Abbiamo, in proposito, due esempi fulgidi nella famiglia paolina. Paolo diviene cieco: cerca la luce e la trova. Alberione si definisce un semi-cieco: si lascia guidare e farà quel che ha fatto.
A questo punto si apre la considerazione sulla sequela dal punto di vista dell’appartenenza all’Istituto Santa Famiglia.
L’appartenervi non è per nostra scelta, non è come l’aderire ad un gruppo o movimento; non vi si entra per la simpatia o l’ammirazione verso qualcuno, o perché si presenta una occasione per emergere.
Vi si entra solo per chiamata di Dio: è una vocazione. Non è necessario proclamarla espressamente agli altri; saranno gli altri ad accorgersi per lo stile di vita che si conduce. Non è necessario essere elencati in un organico, né parrocchiale, né diocesano. Ognuno è membro, come altri, nella propria comunità, nella quale, però, rimane e opera a modo di fermento, per animarla dal di dentro in forza dei doni ricevuti, inerenti al proprio stato.
A questo punto vediamo i termini della nostra specifica sequela.
La desumiamo dal Vangelo di Marco, a proposito della elezione degli apostoli: “Gesù salì poi sul monte, chiamò a se quelli che voleva ed essi andarono da lui. Ne costituì dodici perché stessero con lui e per mandarli a predicare”.
In poche righe è delineata la nostra identità e la nostra missione.
“Chiamò a se quelli che voleva”: dunque, come detto, non è una nostra scelta, ma una risposta di adesione alla sua chiamata.
“Perché stessero con lui”: risulta l’importanza della formazione, della preghiera, dell’ascolto, della intimità con lui, prima di ogni altra cosa.

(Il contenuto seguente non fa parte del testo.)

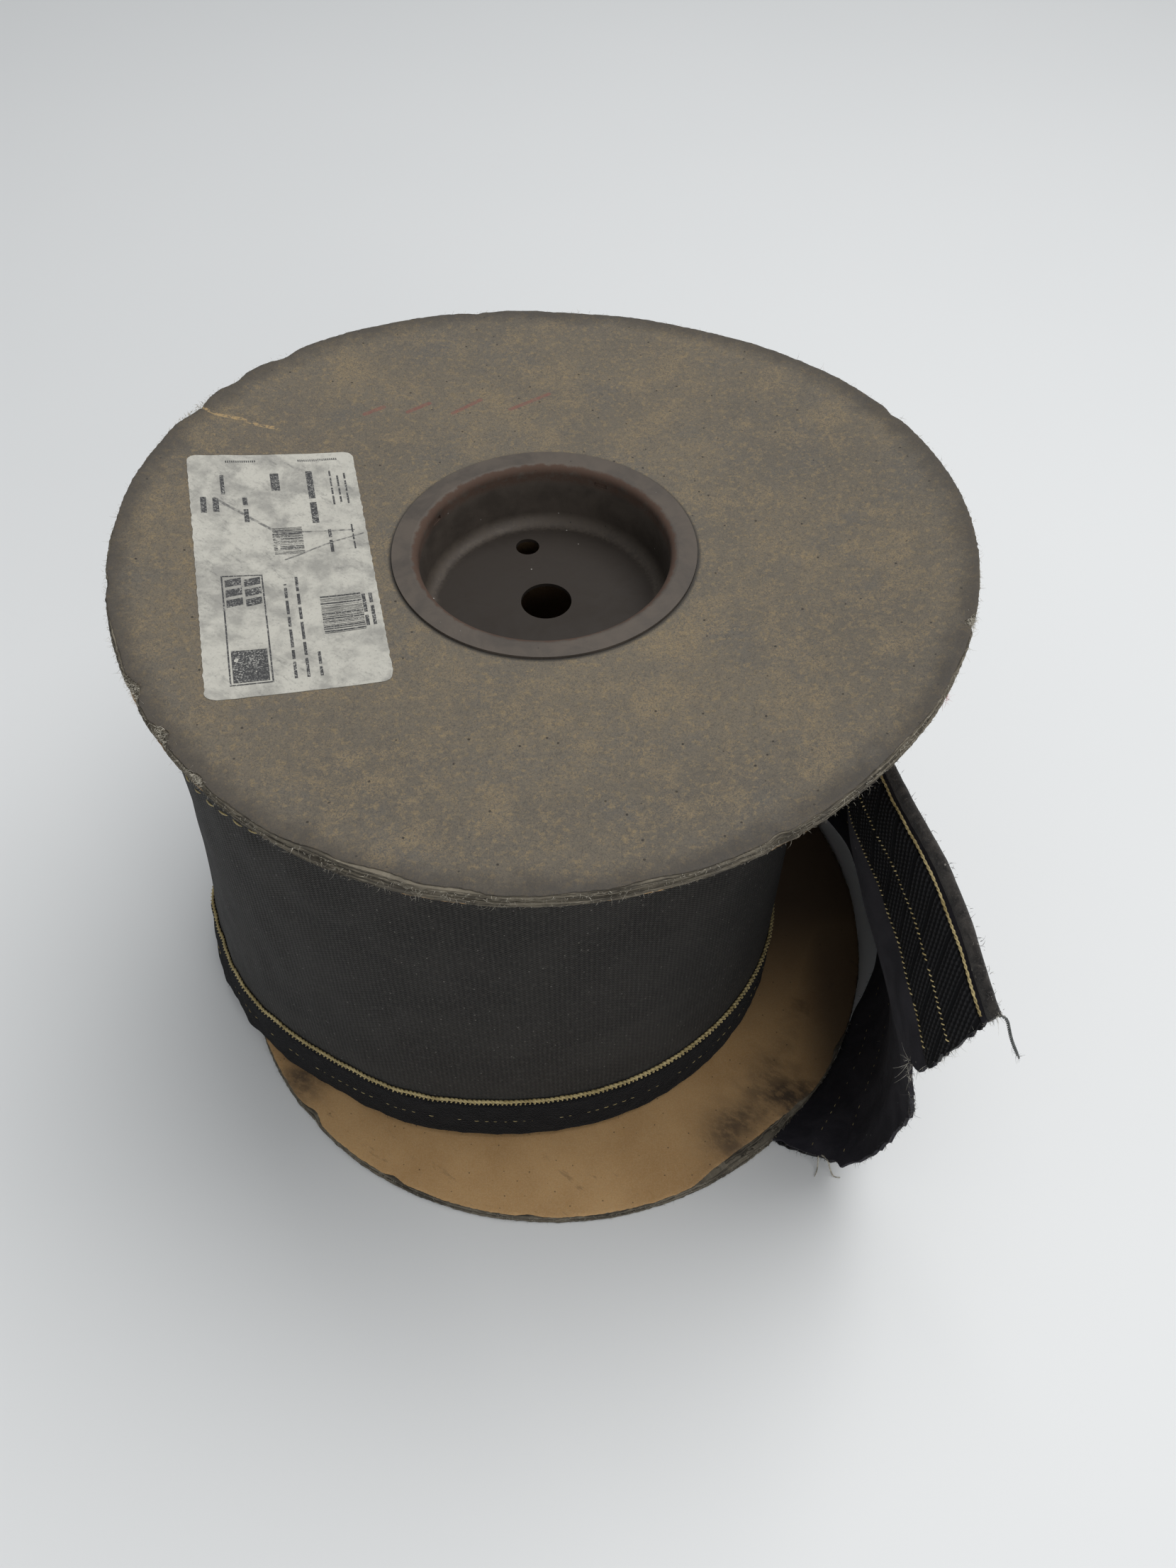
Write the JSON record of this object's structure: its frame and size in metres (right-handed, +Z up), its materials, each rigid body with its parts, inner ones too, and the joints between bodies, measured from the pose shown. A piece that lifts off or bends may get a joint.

“Per mandarli a predicare”: sono le varie forme di apostolato che possiamo esercitare, soprattutto – come detto - a modo di fermento nel luogo in cui ci si trova e si lavora. Questo sarà tanto più efficace quanto più è preceduto e seguito dal cammino di formazione e dall’intimità con lui.
Questi tre giorni, nei quali possiamo essere più intimamente uniti al Signore, ci servano per attingere luce e forza allo scopo di meglio scoprire lo specifico apostolato cristiano e paolino a cui siamo chiamati.